Kwanzaa totally doesn't celebrate or honour Christ or what He came for, it fuels the separate development of a culture, community and business. Just read the 7 point manifesto. If they want to practice these "cultural African" things, come and immigrate back here to their so called African roots, then they can call themselves African. Here in Africa some African Christians still connect with the ancestors and practice traditional ancestral worship. Try and put that together with Biblical teaching! But, we are still to love them through this and pray for them.

Being a Christian isn't a "white" or "Black" thing. It's not an organisation or a religion or a cultural thing. Col 3:11 'Here there is no Gentile or Jew, circumcised or uncircumcised, barbarian, Scythian, slave or free, but Christ is all, and is in all'.

It's a living relationship with the Saviour and lover of our soul. Even the Christmas holidays are to celebrate Jesus, not a culture or a community. It has many forms, (the red Santas with reindeers, trees, presents and lights are anathema due to the commercial aspect and reduced to "Happy Holidays") but the initial core of Christmas was and will always be Christ. Honour Him and then take that to the community, not a man made "kwansaa". 

My understanding of this is that you don't need prayer to sort that out, just plain Spiritual discernment. If it doesn't honour the King of Kings and Lord of Lords. Romans 14:11 It is written: "'As surely as I live,' says the Lord, 'every knee will bow before me; every tongue will acknowledge God.'"

No prayer needed, just don't do it. You don't need to reflect or pray about practicing a Satanic ritual or going to a Halloween "party"....just don't do it. If you must pray, then pray for the misguided people who do go and are caught up in ungodly practices and that the love of Christ will deliver them.

Matthew 10:14 'If anyone (culture, community or person) will not welcome you or listen to your words (the Gospel of Jesus Christ), leave that home or town and shake the dust off your feet'.

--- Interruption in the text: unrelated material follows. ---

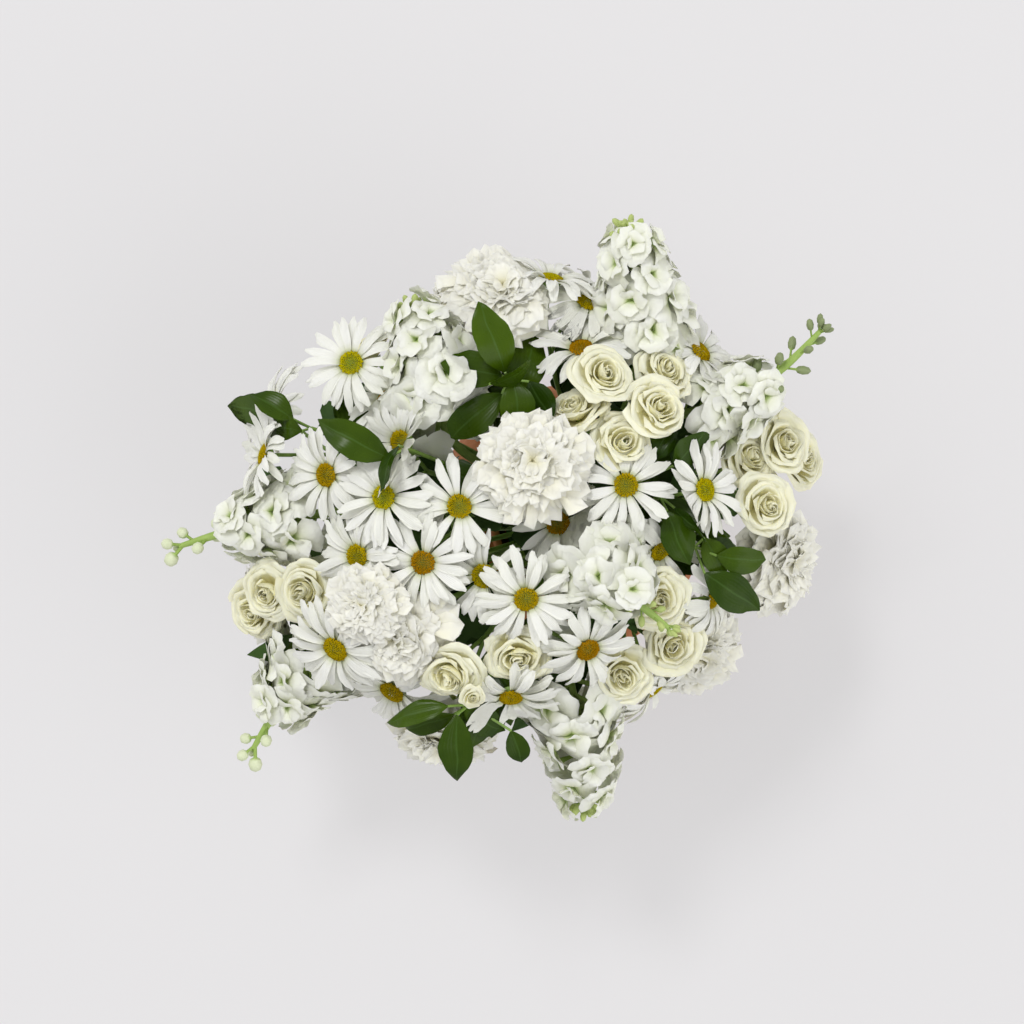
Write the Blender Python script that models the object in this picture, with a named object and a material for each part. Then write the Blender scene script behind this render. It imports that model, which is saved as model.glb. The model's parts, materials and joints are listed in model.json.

February 26 2015 10 responses Vote Up Share Report

Shea S. Michael Houdmann Supporter Got Questions Ministries
Kwanzaa is an African-American holiday created in 1966 by Dr. Maulana Karenga, professor and chair of African Studies at California State University, Long Beach. Kwanzaa is celebrated from December...

July 01 2013 0 responses Vote Up Share Report

Stringio Steven Scott Grader for the Ontario Jail Ministry
Maulana Ron Karenga, {born Ronald McKinley Everett on July 14. 1941}, created Kwanzaa in 1966 as the first specifically African American holiday. Karenga said his goal was to "give blacks an alternative to the existing holiday. [Christmas]" He said that Jesus was psychotic, & that Christianity was a white religion that black people should shun. Observers of Kwanzaa avoided the mixing of the holiday or its symbols, values & practice with other holidays. He saw Christmas as a "white" holiday that blacks should reject. 

He was a convicted felon: kidnapper, rapist, assault & false imprisonment & for the torture Miss Gail Davis & Miss Deborah Jones. A hot soldering iron was put in Miss Davis' mouth & against her face. Police were told that one of Miss Jones' toes was placed in a small vice, which was then tightened. Detergent was put in their mouths & a water hose was turned full force on their faces. Karenga, holding a gun, threatened to shoot both of them. Deborah was whipped with an electrical cord & beaten with a karate baton after being ordered to remove their clothing.

Should anyone want to celebrate Kwanzaa that this sick man created? NO.

October 05 2014 3 responses Vote Up Share Report

1373106082 Nicholas Kaponda
Kwanzaa and Christmas share one important thing: They both originate in non-Christ centered practices. If through the church efforts of inculturation Christmas is now part of Christianity, the same can be done with Kwanzaa. 

The racism that Africans experienced in the USA and the one that settlers inflicted on the native of Africa were different in form and in impact.
I will not go into details here, but just to say the Africans in the USA were denied identity as individuals and as a people group. The oppressed of South Africa remained with their identity even in separation and in segregation. American blacks didn't have that. Their cultures were completely erased except the parts that benefited the oppressors.

But that does not qualify the establishment of anything to compete with Christ and the work of the cross.